If the proposal of the coalition – called New Yorkers for Smaller Class Sizes – made it onto the November ballot and received enough support in the election, at least 25% of the $5.6 billion ordered by the court in the Campaign for Fiscal Equity case would be spent on reducing city class sizes, proponents of the measure said.
New York City currently has the largest class sizes in the state, exceeding statewide averages by 10% to 60%, depending on the grade level, according to data provided by the United Federation of Teachers.
“Small class sizes, qualified teachers, safe schools, and a laser-like focus on the lowest-performing schools are the key ingredients to improving student performance,” the teachers union president, Randi Weingarten, said. “We must ensure that the court ordered resources are not squandered, but go toward reducing class sizes.”
The president of the Hispanic Federation and chairwoman of New Yorkers for Smaller Class Sizes, Lillian Rodriguez-Lopez, said reducing class sizes would help narrow the achievement gap and curb drop-out rates.
“The only way to address the continuing crisis of oversized classes in New York City public schools is to make smaller classes a matter of law, rather than an annual budget negotiation,” she said.
The coalition attempted to put the question of class sizes on the ballot two years ago after collecting 114,000 petition signatures. That time, Mayor Bloomberg bumped the item from the ballot. This time, according to a lawyer for the coalition, Jerry Goldfeder, if the mayor decides not to let New Yorkers vote on the item, it will automatically be on the 2006 ballot.
The coalition’s new initiative comes months after Justice Leland DeGrasse of state Supreme Court in Manhattan said the city schools deserved $23 billion in extra aid over five years. Although various groups have listed priorities for spending the money, there is little agreement on how the bulk of the funds should be spent. It is also unclear when the money will make its way to the city’s public schools, because Governor Pataki continues to stall any change to the state’s education aid formula as he appeals the court order.

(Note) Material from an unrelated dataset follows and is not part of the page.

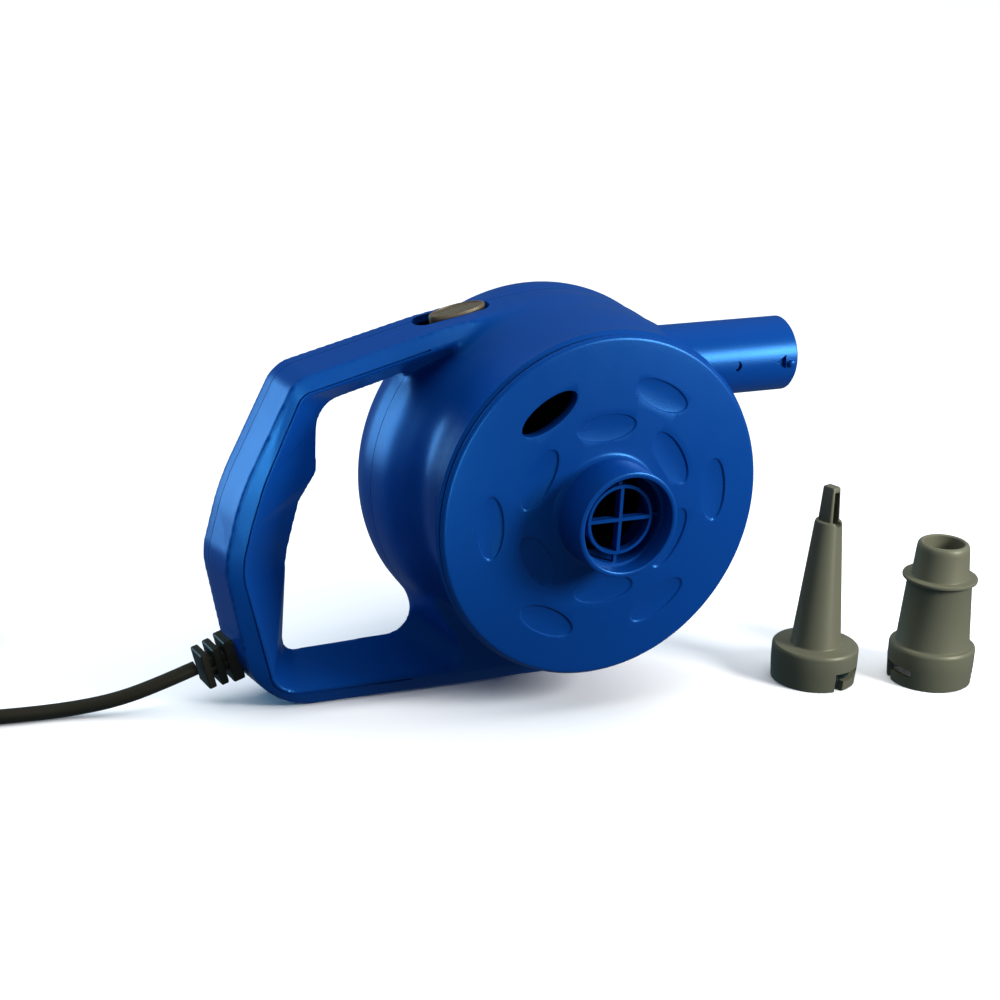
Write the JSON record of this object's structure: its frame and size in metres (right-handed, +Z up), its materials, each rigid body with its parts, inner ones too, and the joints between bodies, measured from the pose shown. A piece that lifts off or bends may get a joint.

A spokesman for the city Department of Education, which has questioned the worth of pouring more money into creating lower student-to-teacher ratios, defended the Bloomberg administration’s record on class size and criticized the coalition’s new initiative in a statement.
“A ballot resolution is not the way to reduce class size,” the communications director for Schools Chancellor Joel Klein, Stephen Morello, said. “This administration has reduced or contained average class size at every grade level, and we are not waiting for CFE or a ballot to make it happen.”
He added that reducing class sizes is a key part of the city’s five-year capital plan and its strategy for spending the CFE operating funds. Together, he said, the department plans would reduce kindergarten through third-grade classes to no more than 20 students. The statement did not address class sizes in the upper grades.